She kisses me like she’s trying to memorize the moment. Her tongue slides against mine, soft and seeking, and I let myself get lost in it.

My hand drifts higher. Along her throat, feeling her pulse jump under my fingers. Across her collarbone. Down to rest just above her breast.

She makes a small sound of encouragement. Arches slightly into my touch.

I cup her breast through her shirt, gentle pressure like always. She responds immediately, kissing me deeper, her breath coming faster.

Then she gasps. Sharp. Pulls back slightly, her face twisting.

I freeze. “What’s wrong?”

“Nothing, just—” She touches her chest, adjusting her position. “They’ve been really sore lately. Like, more than usual.”

“Since when?”

“I don’t know. A week? Maybe two?” She tries to smile but it doesn’t reach her eyes. “Probably just my period coming or something.”

Except her period should have come already. I don’t track her cycle like some creep, but I’ve been with enough women to notice patterns. The way she gets quieter a few days before, the heating pad she keeps in her room, the chocolate cravings Titan teases her about.

Haven’t seen any of that lately.

“You feel okay otherwise?” I ask, keeping my voice casual.

“Yeah, fine. I guess I’m tired.” She yawns like she’s proving the point. “Been working a lot at the shop.”

Tired. Sore breasts. And now that I’m looking at her there’s something different about her face. Fuller, maybe.

I’ve seen this before. Three times, actually. Once with a girl in Kandahar who showed up at the clinic six weeks gone. Twice stateside with women who weren’t trying to get pregnant and panicked when the test came back positive.

The signs are always the same. Always subtle at first. Breast tenderness hits early, usually before they even miss a period. Then the exhaustion. The nausea that comes and goes.

My brain starts doing math I don’t want it to do. When did this arrangement start? Right after the wedding. When did we stop being careful? We were never careful. All three of us finishing inside her like we had some kind of claim to stake.

Jesus Christ.

“Ghost?” Her voice pulls me back. “You okay? You’re staring.”

“I’m fine.” I kiss her forehead, gentle. “You should sleep.” I brush hair away from her face. “I’ll be here when you wake up.”

She studies my face like she’s trying to figure out what shifted. But exhaustion wins and she nods, curling into my side.

I hold her while her breathing evens out, going slow and deep. My hand rests on her hip and I try not to think about what might be happening inside her body right now.

Might be nothing. Women get sore breasts for lots of reasons. Hormones fluctuate. Stress does weird things to the body.
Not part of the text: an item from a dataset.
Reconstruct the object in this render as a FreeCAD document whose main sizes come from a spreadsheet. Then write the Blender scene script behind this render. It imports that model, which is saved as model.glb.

But I’ve been trained to read patterns, and I can read one here.

If she’s pregnant—and that’s a big if—then we’ve got bigger problems than I thought. Because paternity is going to be a question. And depending on when it happened, there’s a timeline that includes more than just the three of us.
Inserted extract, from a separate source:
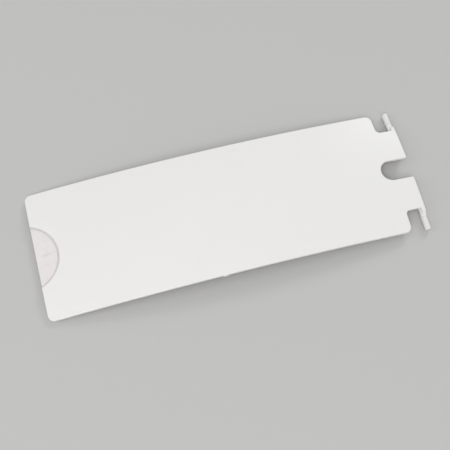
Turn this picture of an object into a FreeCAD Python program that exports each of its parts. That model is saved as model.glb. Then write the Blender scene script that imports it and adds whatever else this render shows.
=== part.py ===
"""Hinged trough lid of a pill counting tray: a bowed, crowned panel that swings on two stub pins.

Frame: +X runs along the lid from the thumb end to the hinge end, +Y across it, +Z up.
The origin is below the middle of the lid, on the surface it lies on. Lengths are in millimetres.
"""
import os

import FreeCAD, Part
import Sketcher
from FreeCAD import Placement, Rotation, Vector

DRIVING_SIZES = {
    # the panel
    "body_length": 162.5,      # thumb end to the shoulders beside the hinge lugs
    "body_width": 60.0,        # across both long edges
    "wall": 1.5,               # thickness of the moulded sheet
    "bow_radius": 758.0,       # of the top surface along the lid
    "crown_radius": 217.0,     # of the top surface across the lid
    "corner_radius": 2.8,      # the four outer corners in plan
    "top_round": 0.4,          # rounding of the upper outline, the recess's rim and its foot
    "bottom_round": 0.3,       # rounding of the lower outline
    # the hinge end
    "notch_depth": 9.84,       # long edge to the side of a lug
    "notch_corner": 2.0,       # inner corner of a side notch
    "slot_width": 9.7,         # between the two lugs
    "slot_depth": 14.1,        # from the lugs' ends to the round end of the slot
    "mouth_corner": 0.7,       # corners at the slot's mouth and the lugs' ends
    "axis_reach": 7.8,         # shoulders to the hinge axis
    "axis_drop": 3.5,          # top of the panel down to the hinge axis, on the centre line
    "bead_radius": 1.5,        # the bead under each lug that holds its pin
    "bead_inset": 2.65,        # slot side of a lug to the inner end of its bead
    "bead_web": 2.2,           # hinge axis up to the top of the bead's web, inside the sheet
    "knuckle_length": 3.8,     # the bead's outer end, beyond the side of its lug
    "knuckle_root_radius": 1.1,
    "knuckle_end_radius": 1.42,
    "knuckle_rise": 0.05,      # the knuckle's axis above the hinge axis
    "web_inset": 0.35,         # hinge axis to the inner face of the web on top of each knuckle
    "web_width": 1.8,
    "web_step": 0.15,          # top of the panel's edge down to the top of the web
    "web_flat": 1.5,           # side of the lug to where the web starts to slope down
    "web_foot": 0.4,           # hinge axis up to the bottom of the web's level part
    "web_depth": 1.0,          # of the sloping part, from its top down
    "web_toe": 0.6,            # hinge axis up to the web's low end, where it sinks into the knuckle
    "web_short": 0.3,          # end of the web to the end of the knuckle
    "web_round": 0.45,         # the web's two upper corners
    # the hinge pins
    "journal_radius": 1.45,
    "journal_length": 6.3,
    "tip_round": 0.75,
    "shank_radius": 0.6,
    "running_clearance": 0.05,  # radial, between a shank and its bore
    "end_gap": 0.06,           # between a pin's two shoulders and the ends of its bore
    "barb_radius": 1.0,
    "barb_land": 0.4,
    "barb_length": 1.3,
    "barb_nose": 0.5,
    # the thumb recess
    "thumb_radius": 15.0,      # the recess floor
    "thumb_wall_run": 1.1,     # plan width of the recess's sloping wall
    "thumb_centre_out": 5.2,   # the recess's centre, beyond the thumb end
    "thumb_depth": 1.3,        # floor below the top surface, at the recess's centre
    "thumb_backing": 1.2,      # wall left under the recess floor
    "backing_lap": 0.9,        # the backing's plan width beyond the recess's rim
    "backing_start": 1.1,      # outer face down to the top of the backing, inside the sheet
    "ridge_round": 0.2,
    "ridge_inset": 3.1,        # thumb end to the tactile ridge
    "ridge_length": 5.1,
    "ridge_width": 0.7,
    "ridge_height": 0.35,
    # the trimmed moulding gate
    "gate_from_thumb_end": 76.9,
    "gate_width": 2.2,
    "gate_height": 0.8,
    "gate_stub": 0.35,
}

# Places that follow from the driving sizes, each a formula in the words above or in an earlier place.
DERIVED_PLACES = {
    "half_width": "dims.body_width / 2",
    "thumb_x": "-(dims.body_length + dims.axis_reach + dims.bead_radius) / 2",
    "shoulder_x": "places.thumb_x + dims.body_length",
    "axis_x": "places.shoulder_x + dims.axis_reach",
    "end_x": "places.axis_x + dims.bead_radius",
    "axis_z": "dims.bead_radius",
    "crown_sag": "dims.crown_radius - sqrt(dims.crown_radius ^ 2 - places.half_width ^ 2)",
    "thumb_z": "dims.wall + places.crown_sag",
    "hinge_z": "places.axis_z + dims.axis_drop",
    "span_x": "places.axis_x - places.thumb_x",
    "span_z": "places.hinge_z - places.thumb_z",
    "chord": "sqrt(places.span_x ^ 2 + places.span_z ^ 2)",
    "apothem": "sqrt(dims.bow_radius ^ 2 - places.chord ^ 2 / 4)",
    "bow_x": "(places.thumb_x + places.axis_x) / 2 + places.apothem * places.span_z / places.chord",
    "bow_z": "(places.thumb_z + places.hinge_z) / 2 - places.apothem * places.span_x / places.chord",
    "lug_side": "places.half_width - dims.notch_depth",
    "slot_side": "dims.slot_width / 2",
    "slot_centre_x": "places.end_x - dims.slot_depth + places.slot_side",
    "bead_inner": "places.slot_side + dims.bead_inset",
    "knuckle_end": "places.lug_side + dims.knuckle_length",
    "bore_radius": "dims.shank_radius + dims.running_clearance",
    "pin_shoulder": "places.knuckle_end + dims.end_gap",
    "shank_length": "places.pin_shoulder - places.bead_inner + dims.end_gap",
    "knuckle_x": "places.end_x - dims.knuckle_end_radius",
    "knuckle_z": "places.axis_z + dims.knuckle_rise",
    "thumb_centre_x": "places.thumb_x - dims.thumb_centre_out",
    "thumb_rim": "dims.thumb_radius + dims.thumb_wall_run",
    "thumb_floor": "dims.bow_radius - dims.thumb_depth",
    "gate_x": "places.thumb_x + dims.gate_from_thumb_end",
    "lug_edge_z": "places.bow_z + sqrt(dims.bow_radius ^ 2 - (places.axis_x - places.bow_x) ^ 2)"
                  " - dims.crown_radius + sqrt(dims.crown_radius ^ 2 - places.lug_side ^ 2)",
    "web_top": "places.lug_edge_z - dims.web_step",
    "gate_z": "places.bow_z + sqrt(dims.bow_radius ^ 2 - (places.gate_x - places.bow_x) ^ 2)"
              " - places.crown_sag - dims.wall / 2",
}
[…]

Marcus Stone forced himself on her the night before the wedding. I don’t know the details, but I know she was with him.

My jaw clenches. I force myself to relax before she feels the tension.

Not the time. Not the conversation to have when I don’t even know if I’m right.

But tomorrow I’m paying attention. To what she eats, how she looks in the morning, whether the nausea comes at all. And if my suspicions are confirmed, then we’re going to have a very different kind of conversation than any of us planned for.